Fever Dreamer: Suzan Pitt’s Feminist Fantasias
Flowers and vegetables pulse, slither, and take dirigible flight; a horse becomes a pampered, petulant lover; a diminutive porcelain mouse transforms into a muscled superhero to save a beleaguered heroine: these are just some of the arresting images in the films of artist and animator Suzan Pitt, whose lushly sensuous, oneiric, and psychosexually charged work created a vital link between two cinematic worlds. On the one hand, the dark surrealism of Pitt’s early work immediately aligned her with the heady, hallucinatory cult cinema of the seventies, defined by now-classic works such as René Laloux’s Fantastic Planet and David Lynch’s Eraserhead. At the same time, her meticulously handcrafted animation drew from deeper avant-garde traditions as well as her own training as a painter and background in theatrical design. Throughout her long career she remained a true multimedia artist, inventively combining techniques to realize her intricate and immersive visions, using cell animation, collage, stop-motion, and sand painting to impart a feverish energy to every frame. Her films renewed the most primal meaning of animation as a mode of bringing forth wondrous life.
Born in Kansas City, Missouri, Pitt displayed artistic talent from an early age, and she would remain in touch with her formative creative experiences by giving special roles to children and childlike innocents throughout her films. Indeed, Pitt frequently mentioned a creepy dollhouse from her youth as a lasting inspiration. She received her formal education at the historic Cranbrook Academy of Art, whose apprenticeship method she would extend in her own later work as a teacher and mentor, first at Harvard and then at CalArts, where she was a longtime and beloved member of that legendary faculty. Pitt’s films put the spotlight on her students, many of whom are credited in key roles, beginning with her early film Jefferson Circus Songs, made while she was teaching at the Minneapolis College of Art and Design and in collaboration with local schoolchildren who helped create their own roles.

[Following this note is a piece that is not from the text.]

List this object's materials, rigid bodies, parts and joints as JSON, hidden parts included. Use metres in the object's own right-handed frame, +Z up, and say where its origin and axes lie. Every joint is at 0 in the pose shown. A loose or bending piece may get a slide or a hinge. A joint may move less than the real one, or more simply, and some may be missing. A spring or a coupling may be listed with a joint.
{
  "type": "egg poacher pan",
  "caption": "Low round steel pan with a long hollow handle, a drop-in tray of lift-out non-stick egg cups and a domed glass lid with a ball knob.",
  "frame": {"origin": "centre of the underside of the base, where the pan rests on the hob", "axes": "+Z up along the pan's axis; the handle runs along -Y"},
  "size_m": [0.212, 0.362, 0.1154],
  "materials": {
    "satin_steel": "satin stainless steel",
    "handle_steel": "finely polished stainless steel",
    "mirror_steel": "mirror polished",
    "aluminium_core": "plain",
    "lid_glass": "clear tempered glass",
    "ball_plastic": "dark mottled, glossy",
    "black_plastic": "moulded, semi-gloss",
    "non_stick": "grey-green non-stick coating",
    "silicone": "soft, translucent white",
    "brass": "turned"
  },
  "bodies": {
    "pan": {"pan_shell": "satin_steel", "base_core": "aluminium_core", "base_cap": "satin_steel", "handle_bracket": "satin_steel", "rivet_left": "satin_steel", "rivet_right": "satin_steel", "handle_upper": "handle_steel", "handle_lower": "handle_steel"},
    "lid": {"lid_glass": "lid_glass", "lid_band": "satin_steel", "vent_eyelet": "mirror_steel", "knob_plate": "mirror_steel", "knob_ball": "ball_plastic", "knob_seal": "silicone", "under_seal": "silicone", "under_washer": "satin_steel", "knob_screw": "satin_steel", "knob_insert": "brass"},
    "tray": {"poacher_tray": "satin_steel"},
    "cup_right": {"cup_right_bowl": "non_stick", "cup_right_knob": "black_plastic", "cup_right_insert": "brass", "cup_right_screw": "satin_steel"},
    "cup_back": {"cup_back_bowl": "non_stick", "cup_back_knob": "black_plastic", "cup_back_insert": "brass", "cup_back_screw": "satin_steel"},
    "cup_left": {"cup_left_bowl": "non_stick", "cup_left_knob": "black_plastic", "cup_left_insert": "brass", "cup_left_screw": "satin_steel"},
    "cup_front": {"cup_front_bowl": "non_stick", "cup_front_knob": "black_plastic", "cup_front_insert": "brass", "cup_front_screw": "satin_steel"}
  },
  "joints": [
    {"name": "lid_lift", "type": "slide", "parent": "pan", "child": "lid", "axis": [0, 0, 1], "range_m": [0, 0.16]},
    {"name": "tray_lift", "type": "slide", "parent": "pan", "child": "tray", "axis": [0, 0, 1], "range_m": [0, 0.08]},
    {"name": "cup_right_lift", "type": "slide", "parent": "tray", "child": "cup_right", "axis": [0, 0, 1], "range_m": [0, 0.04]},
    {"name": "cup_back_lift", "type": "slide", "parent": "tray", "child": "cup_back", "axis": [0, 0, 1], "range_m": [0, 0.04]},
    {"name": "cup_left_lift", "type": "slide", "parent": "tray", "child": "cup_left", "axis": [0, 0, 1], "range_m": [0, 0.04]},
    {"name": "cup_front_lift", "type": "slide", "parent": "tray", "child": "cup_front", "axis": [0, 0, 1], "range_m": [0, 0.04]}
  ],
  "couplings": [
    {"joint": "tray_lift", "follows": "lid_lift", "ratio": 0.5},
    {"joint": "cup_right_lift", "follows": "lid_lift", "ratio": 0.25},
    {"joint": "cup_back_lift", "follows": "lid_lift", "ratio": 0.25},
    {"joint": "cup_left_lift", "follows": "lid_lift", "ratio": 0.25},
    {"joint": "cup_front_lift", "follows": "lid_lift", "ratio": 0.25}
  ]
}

A good entry point for Pitt’s cinema is her early short Crocus, which makes clear the distinctly feminist estrangement of sexuality central to her first films. Opening with the image of a naked, hirsute man emerging erect, flower-like, from a crown of leaves, Crocus is a family portrait of sorts, observing a naked woman and man engaging in foreplay until they are interrupted by a child in a crib in an adjacent room calling out for water. Rendered as limited mobility paper-doll figures, the amorous couple evokes the tender awkwardness and strangeness of physical intimacy, while the man’s comically oversized erection insists on the woman’s attention with the same total self-interest as the young boy. A telling scene makes clear the film’s playfully introspective and self-reflexive feminist stance by showing the woman as a double image, appearing within the bedroom mirror, giving a wink to the viewer and holding a Bolex camera that she uses to film her other self in bed with the man.
Subtler and more mysterious, Asparagus gives a fuller cinematic dimension to the feminist address of Crocus. The film calls to mind Maya Deren’s Meshes of the Afternoon through a ritualized unfolding of time and repeated gestures, including a looping scene in which a woman reaches into a series of inter-nested miniature living rooms. An oblique allegory of alienation and identity, Asparagus follows this faceless woman’s solemn passage through a candy-colored dreamscape of opulent boudoirs, seedy city streets, and a theater staging a hypnotic spectacle of mechanical clouds. The title is reinforced by the prominently sexualized vegetables that drift throughout the film, recurring in different sizes and situations as emblems of primitive fecundity and phallic potency. Like Deren’s experimental film noir, Asparagus uses the slenderest of narratives to structure an intensely self-contained world that turns in upon itself, architecturally and emotionally, opening boxes within boxes, rooms within rooms.
Equally striking is the close dialogue between Asparagus and the work of Lynch, whose debut feature, Eraserhead, was in fact paired with Pitt’s film during its legendary, almost two-year run of midnight screenings in New York and Los Angeles. Asparagus shares with Lynch’s film a postmodern uncertainty of historic time, a sense of pastness folded into a floating present and similarly expressed through evocative settings that meld elements from different periods: thirties Deco meets fifties Googie meets Memphis-style retro-futurism. The unspoken tension that builds across both Lynch and Pitt’s films is deepened and made viscerally palpable by their soundtracks, by the low-voltage industrial current heard throughout Eraserhead, and Asparagus’s taut and haunting electro-jazz score by Richard Teitelbaum.